Choosing starting values for the EM algorithm for getting the highest
likelihood in multivariate Gaussian mixture models.
Simple methods to choose sensible starting values for the EM algorithm to get maximum likelihood parameter estimation in mixture models are compared. They are based on random initialization, using a Classification EM algorithm (CEM), a Stochastic EM algorithm (SEM) or previous short runs of EM itself. Those initializations are included in a Search/Run/Select strategy which can be compounded by repeating the three steps. They are compared in the context of multivariate Gaussian mixtures on the basis of numerical experiments on both simulated and real data sets in a target number of iterations. The main conclusions of those numerical experiments are the following.
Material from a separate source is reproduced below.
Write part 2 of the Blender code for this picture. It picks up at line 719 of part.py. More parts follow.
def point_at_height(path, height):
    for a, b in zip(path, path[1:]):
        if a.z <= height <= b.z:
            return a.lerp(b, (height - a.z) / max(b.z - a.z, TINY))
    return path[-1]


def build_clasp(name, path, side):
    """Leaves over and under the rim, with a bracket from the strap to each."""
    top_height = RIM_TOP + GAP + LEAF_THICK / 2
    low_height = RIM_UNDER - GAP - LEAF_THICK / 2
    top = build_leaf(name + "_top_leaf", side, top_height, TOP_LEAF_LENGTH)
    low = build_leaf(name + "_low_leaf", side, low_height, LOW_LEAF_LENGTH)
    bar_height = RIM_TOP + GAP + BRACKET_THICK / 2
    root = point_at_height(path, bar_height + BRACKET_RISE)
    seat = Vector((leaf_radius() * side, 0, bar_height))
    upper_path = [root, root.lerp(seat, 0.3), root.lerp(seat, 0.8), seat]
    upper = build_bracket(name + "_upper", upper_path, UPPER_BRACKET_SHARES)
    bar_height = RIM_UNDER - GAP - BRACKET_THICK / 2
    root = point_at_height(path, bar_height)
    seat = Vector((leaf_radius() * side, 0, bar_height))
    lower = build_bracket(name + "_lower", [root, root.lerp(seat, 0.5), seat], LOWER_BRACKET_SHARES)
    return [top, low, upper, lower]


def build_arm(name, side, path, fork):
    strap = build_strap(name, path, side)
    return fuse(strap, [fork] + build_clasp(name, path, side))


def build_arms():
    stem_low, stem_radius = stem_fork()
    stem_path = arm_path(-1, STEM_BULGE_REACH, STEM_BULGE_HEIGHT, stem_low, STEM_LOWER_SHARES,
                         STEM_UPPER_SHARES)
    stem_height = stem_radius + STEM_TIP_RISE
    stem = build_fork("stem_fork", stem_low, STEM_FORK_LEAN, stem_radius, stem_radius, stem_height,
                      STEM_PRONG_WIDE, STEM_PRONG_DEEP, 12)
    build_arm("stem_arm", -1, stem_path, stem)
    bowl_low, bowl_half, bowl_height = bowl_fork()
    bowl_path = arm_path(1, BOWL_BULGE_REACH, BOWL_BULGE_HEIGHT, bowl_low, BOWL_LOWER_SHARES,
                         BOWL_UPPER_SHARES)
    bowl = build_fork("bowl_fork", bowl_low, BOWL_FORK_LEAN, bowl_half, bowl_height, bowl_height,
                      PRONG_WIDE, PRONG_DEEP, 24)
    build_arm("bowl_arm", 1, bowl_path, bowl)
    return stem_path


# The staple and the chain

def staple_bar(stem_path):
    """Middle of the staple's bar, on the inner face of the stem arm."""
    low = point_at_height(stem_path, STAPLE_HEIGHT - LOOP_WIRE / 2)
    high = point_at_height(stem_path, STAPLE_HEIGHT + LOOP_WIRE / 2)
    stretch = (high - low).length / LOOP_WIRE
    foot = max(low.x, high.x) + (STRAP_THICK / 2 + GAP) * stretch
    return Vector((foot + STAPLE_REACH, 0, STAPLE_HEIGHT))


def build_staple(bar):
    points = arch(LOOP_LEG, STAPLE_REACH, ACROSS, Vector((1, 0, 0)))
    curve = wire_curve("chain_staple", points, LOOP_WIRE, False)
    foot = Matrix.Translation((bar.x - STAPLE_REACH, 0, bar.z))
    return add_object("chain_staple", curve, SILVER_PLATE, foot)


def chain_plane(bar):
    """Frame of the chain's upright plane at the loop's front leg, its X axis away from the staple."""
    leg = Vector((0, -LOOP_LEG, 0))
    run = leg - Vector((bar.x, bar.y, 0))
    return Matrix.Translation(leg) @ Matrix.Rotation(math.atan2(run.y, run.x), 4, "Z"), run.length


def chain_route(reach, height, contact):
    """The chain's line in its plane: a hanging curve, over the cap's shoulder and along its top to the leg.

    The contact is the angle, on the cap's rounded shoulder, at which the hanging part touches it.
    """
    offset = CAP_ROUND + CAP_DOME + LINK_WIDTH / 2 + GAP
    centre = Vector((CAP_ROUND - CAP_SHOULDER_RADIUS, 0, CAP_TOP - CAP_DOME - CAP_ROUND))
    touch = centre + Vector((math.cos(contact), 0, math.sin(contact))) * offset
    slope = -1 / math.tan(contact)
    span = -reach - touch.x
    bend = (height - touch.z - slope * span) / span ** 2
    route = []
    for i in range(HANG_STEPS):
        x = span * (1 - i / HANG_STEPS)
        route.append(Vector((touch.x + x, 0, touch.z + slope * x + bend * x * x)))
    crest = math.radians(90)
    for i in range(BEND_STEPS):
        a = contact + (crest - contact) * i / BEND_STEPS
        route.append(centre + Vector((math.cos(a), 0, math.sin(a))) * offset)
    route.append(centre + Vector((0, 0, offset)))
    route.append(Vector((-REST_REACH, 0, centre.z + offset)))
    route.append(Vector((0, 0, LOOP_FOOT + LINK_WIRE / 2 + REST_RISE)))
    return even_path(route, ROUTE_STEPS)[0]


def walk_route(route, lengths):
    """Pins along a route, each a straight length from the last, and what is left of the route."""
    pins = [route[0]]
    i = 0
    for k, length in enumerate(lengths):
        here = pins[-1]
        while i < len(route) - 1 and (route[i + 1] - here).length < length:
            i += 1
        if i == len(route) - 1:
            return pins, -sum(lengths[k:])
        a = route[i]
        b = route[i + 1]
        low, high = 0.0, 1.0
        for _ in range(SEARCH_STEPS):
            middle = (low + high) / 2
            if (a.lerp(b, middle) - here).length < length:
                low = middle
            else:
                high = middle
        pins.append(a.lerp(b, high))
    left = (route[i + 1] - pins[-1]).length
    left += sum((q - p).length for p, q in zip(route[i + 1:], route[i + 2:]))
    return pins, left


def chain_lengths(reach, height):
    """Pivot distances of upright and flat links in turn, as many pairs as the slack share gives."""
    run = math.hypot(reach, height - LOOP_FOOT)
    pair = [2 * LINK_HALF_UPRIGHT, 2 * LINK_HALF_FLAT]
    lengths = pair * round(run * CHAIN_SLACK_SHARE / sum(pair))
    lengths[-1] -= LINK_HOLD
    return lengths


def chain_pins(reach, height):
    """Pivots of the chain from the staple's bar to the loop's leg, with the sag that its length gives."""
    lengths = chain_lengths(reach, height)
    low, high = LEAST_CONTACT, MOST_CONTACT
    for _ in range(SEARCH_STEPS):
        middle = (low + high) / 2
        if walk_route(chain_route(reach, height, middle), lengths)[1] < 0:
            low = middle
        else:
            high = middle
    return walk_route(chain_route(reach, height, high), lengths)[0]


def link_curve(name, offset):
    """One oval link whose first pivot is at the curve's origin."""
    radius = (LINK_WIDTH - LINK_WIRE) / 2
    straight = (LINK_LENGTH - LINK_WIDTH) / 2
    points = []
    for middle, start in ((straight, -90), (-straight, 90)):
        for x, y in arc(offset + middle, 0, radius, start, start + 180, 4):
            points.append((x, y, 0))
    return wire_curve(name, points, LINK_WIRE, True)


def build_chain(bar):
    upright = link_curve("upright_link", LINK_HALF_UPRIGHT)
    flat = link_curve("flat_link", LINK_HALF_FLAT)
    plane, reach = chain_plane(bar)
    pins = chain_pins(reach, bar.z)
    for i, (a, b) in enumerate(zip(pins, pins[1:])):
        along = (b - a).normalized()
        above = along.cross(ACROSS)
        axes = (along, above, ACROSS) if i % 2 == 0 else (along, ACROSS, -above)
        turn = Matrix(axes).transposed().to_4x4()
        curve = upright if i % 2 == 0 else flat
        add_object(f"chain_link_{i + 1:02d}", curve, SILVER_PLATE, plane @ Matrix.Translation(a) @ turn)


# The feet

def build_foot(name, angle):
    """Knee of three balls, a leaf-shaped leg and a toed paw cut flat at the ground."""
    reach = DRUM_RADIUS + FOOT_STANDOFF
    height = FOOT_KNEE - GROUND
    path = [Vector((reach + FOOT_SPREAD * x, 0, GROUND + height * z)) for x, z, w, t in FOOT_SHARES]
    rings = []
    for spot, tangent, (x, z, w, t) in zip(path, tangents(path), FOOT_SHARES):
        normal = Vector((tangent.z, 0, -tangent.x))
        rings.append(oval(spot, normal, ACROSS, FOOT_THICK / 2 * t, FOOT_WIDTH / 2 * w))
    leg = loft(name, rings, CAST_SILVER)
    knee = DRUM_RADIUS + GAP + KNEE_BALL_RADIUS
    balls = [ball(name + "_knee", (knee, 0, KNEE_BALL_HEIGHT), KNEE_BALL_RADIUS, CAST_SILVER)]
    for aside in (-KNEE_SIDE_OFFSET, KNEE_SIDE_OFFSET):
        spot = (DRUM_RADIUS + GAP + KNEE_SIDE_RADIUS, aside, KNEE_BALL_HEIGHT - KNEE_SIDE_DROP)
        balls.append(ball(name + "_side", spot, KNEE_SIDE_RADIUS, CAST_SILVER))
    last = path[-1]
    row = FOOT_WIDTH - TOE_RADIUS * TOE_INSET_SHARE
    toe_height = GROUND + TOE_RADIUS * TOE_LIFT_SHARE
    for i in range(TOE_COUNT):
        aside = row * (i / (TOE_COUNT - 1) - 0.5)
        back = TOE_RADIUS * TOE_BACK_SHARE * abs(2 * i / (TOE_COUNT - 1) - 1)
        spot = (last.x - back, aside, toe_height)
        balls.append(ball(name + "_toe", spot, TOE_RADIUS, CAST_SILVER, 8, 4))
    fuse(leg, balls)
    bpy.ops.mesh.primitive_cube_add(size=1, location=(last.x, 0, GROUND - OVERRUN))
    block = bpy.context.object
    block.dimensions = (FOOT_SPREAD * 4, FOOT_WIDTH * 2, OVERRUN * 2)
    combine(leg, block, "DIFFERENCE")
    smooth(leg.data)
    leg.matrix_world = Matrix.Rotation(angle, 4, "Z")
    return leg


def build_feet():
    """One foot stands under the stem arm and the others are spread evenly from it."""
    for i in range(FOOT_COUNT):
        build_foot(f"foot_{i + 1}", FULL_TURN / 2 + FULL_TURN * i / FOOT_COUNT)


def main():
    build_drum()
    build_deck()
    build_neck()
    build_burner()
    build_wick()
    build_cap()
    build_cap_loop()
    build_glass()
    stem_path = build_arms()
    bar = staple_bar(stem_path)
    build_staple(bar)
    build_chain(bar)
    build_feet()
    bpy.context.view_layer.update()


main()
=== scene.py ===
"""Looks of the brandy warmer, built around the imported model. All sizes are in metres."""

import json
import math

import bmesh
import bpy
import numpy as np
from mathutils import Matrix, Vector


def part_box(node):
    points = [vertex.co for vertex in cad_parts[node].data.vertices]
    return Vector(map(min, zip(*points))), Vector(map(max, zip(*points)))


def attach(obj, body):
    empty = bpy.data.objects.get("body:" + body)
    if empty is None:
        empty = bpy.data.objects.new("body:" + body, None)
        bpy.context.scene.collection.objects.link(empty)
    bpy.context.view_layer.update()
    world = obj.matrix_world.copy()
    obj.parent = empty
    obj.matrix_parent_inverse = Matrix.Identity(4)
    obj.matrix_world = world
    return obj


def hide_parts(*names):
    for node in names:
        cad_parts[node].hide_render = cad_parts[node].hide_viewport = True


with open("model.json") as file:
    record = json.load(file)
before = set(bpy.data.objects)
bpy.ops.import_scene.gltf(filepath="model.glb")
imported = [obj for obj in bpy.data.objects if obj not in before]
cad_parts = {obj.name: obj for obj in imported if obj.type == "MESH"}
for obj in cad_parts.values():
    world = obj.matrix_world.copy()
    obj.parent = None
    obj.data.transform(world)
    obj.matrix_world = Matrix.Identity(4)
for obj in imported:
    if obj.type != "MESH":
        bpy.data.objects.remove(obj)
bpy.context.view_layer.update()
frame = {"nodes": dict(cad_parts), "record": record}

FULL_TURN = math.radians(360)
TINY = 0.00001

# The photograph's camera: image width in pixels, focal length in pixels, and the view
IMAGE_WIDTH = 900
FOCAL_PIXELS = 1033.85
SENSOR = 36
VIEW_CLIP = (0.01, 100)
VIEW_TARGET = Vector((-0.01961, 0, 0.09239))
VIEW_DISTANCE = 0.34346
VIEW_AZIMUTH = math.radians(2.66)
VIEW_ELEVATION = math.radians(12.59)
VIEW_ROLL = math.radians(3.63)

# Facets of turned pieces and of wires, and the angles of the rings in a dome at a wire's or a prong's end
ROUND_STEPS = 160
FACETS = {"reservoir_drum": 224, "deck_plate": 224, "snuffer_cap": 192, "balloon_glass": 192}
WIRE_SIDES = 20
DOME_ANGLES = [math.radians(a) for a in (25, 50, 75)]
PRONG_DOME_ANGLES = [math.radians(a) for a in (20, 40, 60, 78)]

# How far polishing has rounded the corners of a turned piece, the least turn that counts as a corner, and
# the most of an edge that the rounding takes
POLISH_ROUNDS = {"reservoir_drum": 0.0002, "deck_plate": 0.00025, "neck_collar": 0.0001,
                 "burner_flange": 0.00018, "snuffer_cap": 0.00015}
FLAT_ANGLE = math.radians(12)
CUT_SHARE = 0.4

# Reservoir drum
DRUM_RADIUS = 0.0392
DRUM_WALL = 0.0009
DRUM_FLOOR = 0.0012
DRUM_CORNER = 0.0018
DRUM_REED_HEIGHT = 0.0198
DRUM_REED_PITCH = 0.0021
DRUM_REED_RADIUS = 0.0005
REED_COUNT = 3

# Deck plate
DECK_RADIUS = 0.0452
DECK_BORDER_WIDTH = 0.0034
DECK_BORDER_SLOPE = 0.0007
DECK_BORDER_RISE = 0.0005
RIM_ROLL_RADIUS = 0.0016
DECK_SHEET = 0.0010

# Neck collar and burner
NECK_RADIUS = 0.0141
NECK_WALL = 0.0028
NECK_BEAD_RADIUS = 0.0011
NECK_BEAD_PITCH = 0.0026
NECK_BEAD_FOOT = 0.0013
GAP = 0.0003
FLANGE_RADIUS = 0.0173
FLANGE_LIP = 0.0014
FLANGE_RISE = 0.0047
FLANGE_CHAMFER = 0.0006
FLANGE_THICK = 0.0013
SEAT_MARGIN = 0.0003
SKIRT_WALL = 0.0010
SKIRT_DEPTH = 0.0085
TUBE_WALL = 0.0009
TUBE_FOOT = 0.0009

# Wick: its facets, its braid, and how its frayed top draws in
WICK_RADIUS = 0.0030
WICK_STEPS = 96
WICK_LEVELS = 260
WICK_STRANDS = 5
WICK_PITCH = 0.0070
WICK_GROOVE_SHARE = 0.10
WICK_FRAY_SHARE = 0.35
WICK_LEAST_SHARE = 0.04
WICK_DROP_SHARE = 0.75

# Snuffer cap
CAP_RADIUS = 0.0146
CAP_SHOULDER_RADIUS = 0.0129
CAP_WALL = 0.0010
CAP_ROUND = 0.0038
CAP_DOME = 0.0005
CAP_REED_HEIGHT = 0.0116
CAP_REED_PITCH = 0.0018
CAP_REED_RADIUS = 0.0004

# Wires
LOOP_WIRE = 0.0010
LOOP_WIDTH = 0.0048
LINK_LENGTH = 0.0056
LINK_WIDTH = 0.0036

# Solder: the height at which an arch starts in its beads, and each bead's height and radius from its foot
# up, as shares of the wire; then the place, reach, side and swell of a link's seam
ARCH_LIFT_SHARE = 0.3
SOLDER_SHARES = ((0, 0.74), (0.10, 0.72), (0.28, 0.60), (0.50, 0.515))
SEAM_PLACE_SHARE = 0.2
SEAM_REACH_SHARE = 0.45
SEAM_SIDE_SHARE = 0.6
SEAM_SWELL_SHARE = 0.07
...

The simple random initialization which is probably the most employed way of initiating EM is often outperformed by strategies using CEM, SEM or shorts runs of EM before running EM. Also, it appears that compounding is generally profitable since using a single run of EM can often lead to suboptimal solutions. Otherwise, none of the experimental strategies can be regarded as the best one and it is difficult to characterize situations where a particular strategy can be expected to outperform the other ones. However, the strategy initiating EM with short runs of EM can be recommended. This strategy, which as far as we know was not used before the present study, has some advantages. It is simple, performs well in a lot of situations presupposing no particular form of the mixture to be fitted to the data and seems little sensitive to noisy data.